What is being asked: Every line below is to be quoted exactly, with nothing added or dropped.
####
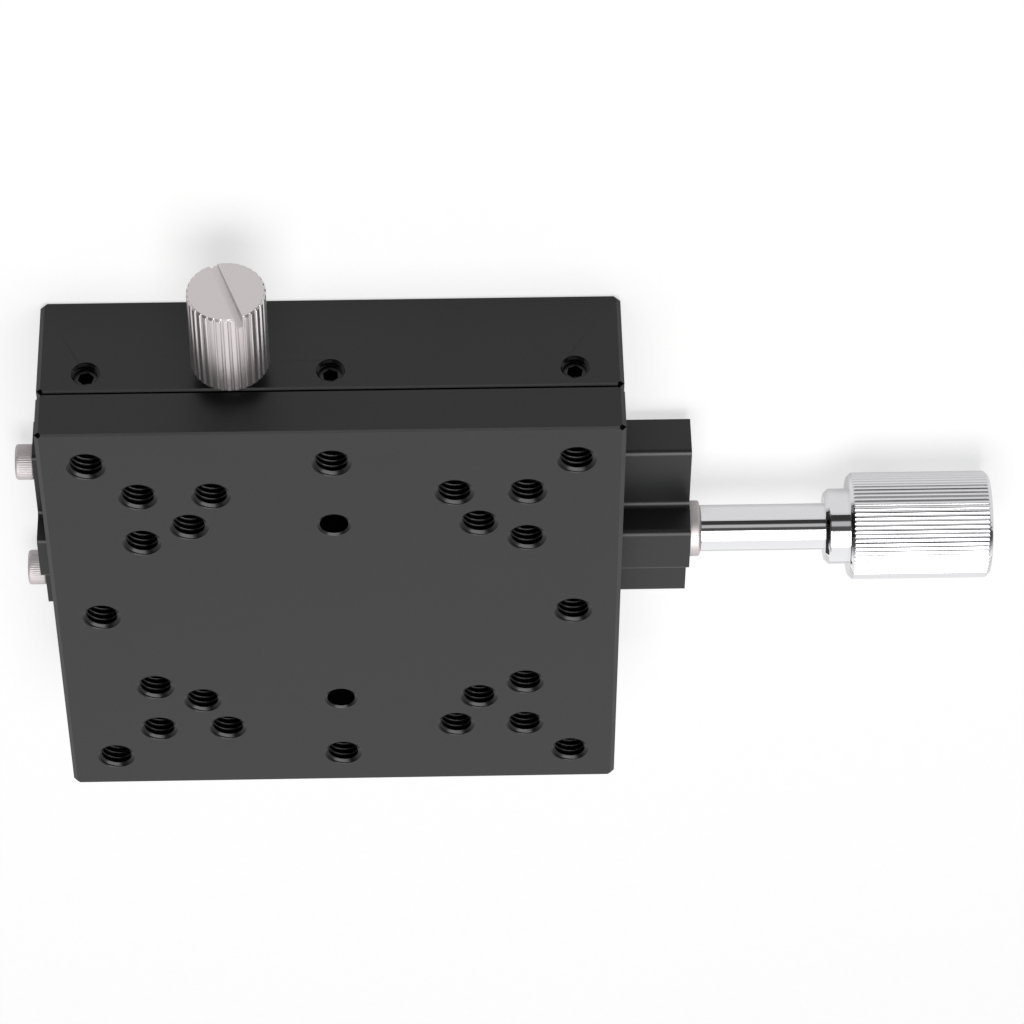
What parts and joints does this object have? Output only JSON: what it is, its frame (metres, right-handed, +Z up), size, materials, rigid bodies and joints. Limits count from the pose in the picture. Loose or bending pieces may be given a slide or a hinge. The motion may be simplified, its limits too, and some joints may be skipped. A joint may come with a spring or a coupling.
{
  "type": "dovetail slide",
  "caption": "Hand-driven dovetail slide: a square tapped table moved along a dovetailed base by a knurled knob on a lead screw, with a side thumb screw that locks it.",
  "frame": {"origin": "middle of the base's underside", "axes": "+X along the travel towards the knob, +Y across it towards the set screws and the lock screw, +Z up through the table"},
  "size_m": [0.1041, 0.0723, 0.018],
  "materials": {
    "black_anodised": "bead-blasted, black anodised, satin",
    "gib_brass": "milled",
    "nut_brass": "turned and milled",
    "bronze": "sintered, oiled",
    "black_oxide_steel": "black oxide",
    "stainless": "turned, satin",
    "ground_steel": "rolled thread, ground journals",
    "chrome_plate": "bright chrome plate"
  },
  "bodies": {
    "base": {"base": "black_anodised", "gib_strip": "gib_brass", "gib_set_screws": "black_oxide_steel", "bearing_block": "black_anodised", "bearing_block_screws": "stainless", "front_bush": "bronze", "inner_thrust_washer": "bronze", "outer_thrust_washer": "stainless", "rear_end_plate": "black_anodised", "rear_plate_screws": "stainless", "rear_bush": "bronze"},
    "table": {"table": "black_anodised", "lead_nut": "nut_brass", "lead_nut_screws": "stainless"},
    "lead_screw": {"lead_screw": "ground_steel", "travel_knob": "chrome_plate", "knob_grub_screw": "black_oxide_steel"},
    "lock_pad": {"lock_pad": "nut_brass"},
    "lock_screw": {"lock_thumb_screw": "stainless"}
  },
  "joints": [
    {"name": "lead_screw_turn", "type": "hinge", "parent": "base", "child": "lead_screw", "pos_m": [0, 0, 0.00705], "axis": [1, 0, 0], "range_deg": [-7200, 7200]},
    {"name": "table_slide", "type": "slide", "parent": "base", "child": "table", "axis": [1, 0, 0], "range_m": [-0.02, 0.02]},
    {"name": "lock_feed", "type": "slide", "parent": "base", "child": "lock_pad", "axis": [0, 1, 0], "range_m": [-0.00025, 0.001]},
    {"name": "lock_turn", "type": "hinge", "parent": "lock_pad", "child": "lock_screw", "pos_m": [-0.01015, 0.03, 0.0098], "axis": [0, 1, 0], "range_deg": [-180, 720]}
  ],
  "couplings": [
    {"joint": "lead_screw_turn", "follows": "table_slide", "rad_per_m": -6283.2},
    {"joint": "lock_turn", "follows": "lock_feed", "rad_per_m": 12566}
  ]
}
####
Correct result:
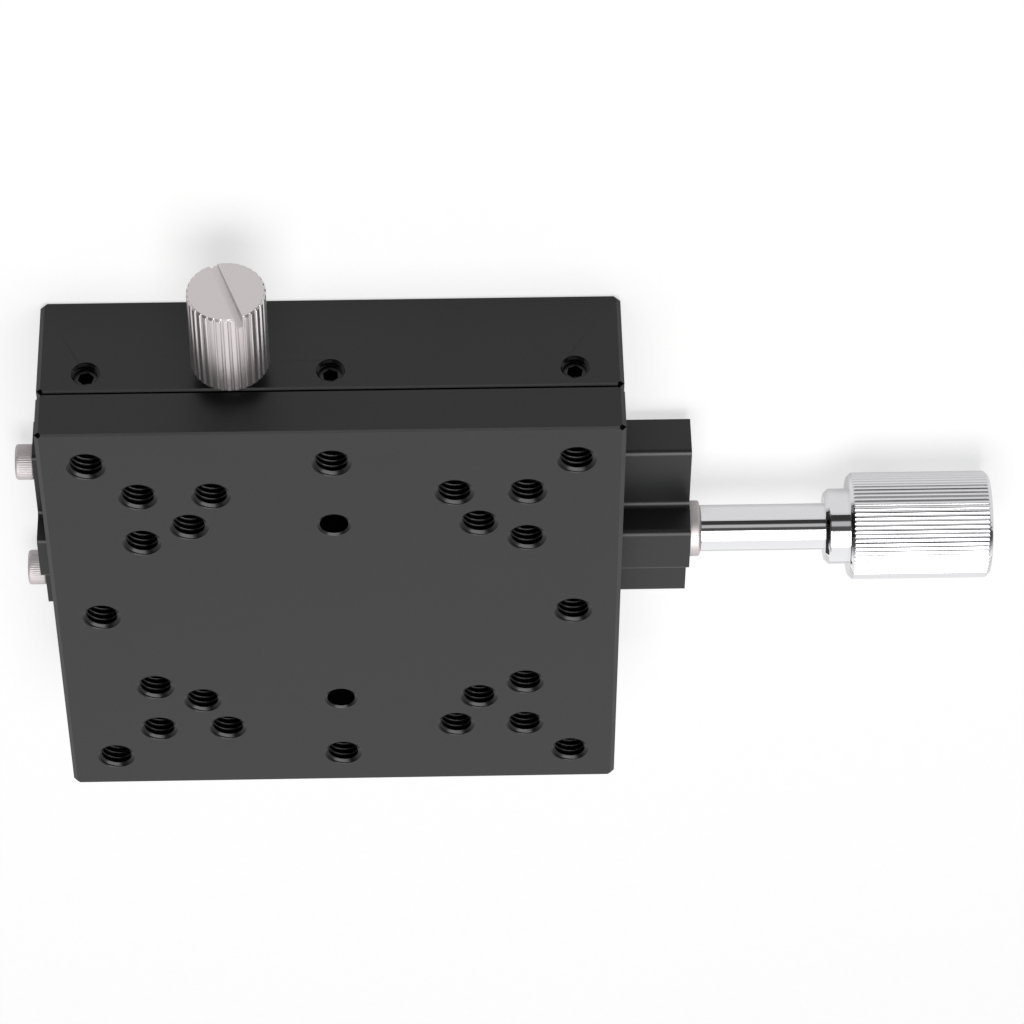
What parts and joints does this object have? Output only JSON: what it is, its frame (metres, right-handed, +Z up), size, materials, rigid bodies and joints. Limits count from the pose in the picture. Loose or bending pieces may be given a slide or a hinge. The motion may be simplified, its limits too, and some joints may be skipped. A joint may come with a spring or a coupling.
{
  "type": "dovetail slide",
  "caption": "Hand-driven dovetail slide: a square tapped table moved along a dovetailed base by a knurled knob on a lead screw, with a side thumb screw that locks it.",
  "frame": {"origin": "middle of the base's underside", "axes": "+X along the travel towards the knob, +Y across it towards the set screws and the lock screw, +Z up through the table"},
  "size_m": [0.1041, 0.0723, 0.018],
  "materials": {
    "black_anodised": "bead-blasted, black anodised, satin",
    "gib_brass": "milled",
    "nut_brass": "turned and milled",
    "bronze": "sintered, oiled",
    "black_oxide_steel": "black oxide",
    "stainless": "turned, satin",
    "ground_steel": "rolled thread, ground journals",
    "chrome_plate": "bright chrome plate"
  },
  "bodies": {
    "base": {"base": "black_anodised", "gib_strip": "gib_brass", "gib_set_screws": "black_oxide_steel", "bearing_block": "black_anodised", "bearing_block_screws": "stainless", "front_bush": "bronze", "inner_thrust_washer": "bronze", "outer_thrust_washer": "stainless", "rear_end_plate": "black_anodised", "rear_plate_screws": "stainless", "rear_bush": "bronze"},
    "table": {"table": "black_anodised", "lead_nut": "nut_brass", "lead_nut_screws": "stainless"},
    "lead_screw": {"lead_screw": "ground_steel", "travel_knob": "chrome_plate", "knob_grub_screw": "black_oxide_steel"},
    "lock_pad": {"lock_pad": "nut_brass"},
    "lock_screw": {"lock_thumb_screw": "stainless"}
  },
  "joints": [
    {"name": "lead_screw_turn", "type": "hinge", "parent": "base", "child": "lead_screw", "pos_m": [0, 0, 0.00705], "axis": [1, 0, 0], "range_deg": [-7200, 7200]},
    {"name": "table_slide", "type": "slide", "parent": "base", "child": "table", "axis": [1, 0, 0], "range_m": [-0.02, 0.02]},
    {"name": "lock_feed", "type": "slide", "parent": "base", "child": "lock_pad", "axis": [0, 1, 0], "range_m": [-0.00025, 0.001]},
    {"name": "lock_turn", "type": "hinge", "parent": "lock_pad", "child": "lock_screw", "pos_m": [-0.01015, 0.03, 0.0098], "axis": [0, 1, 0], "range_deg": [-180, 720]}
  ],
  "couplings": [
    {"joint": "lead_screw_turn", "follows": "table_slide", "rad_per_m": -6283.2},
    {"joint": "lock_turn", "follows": "lock_feed", "rad_per_m": 12566}
  ]
}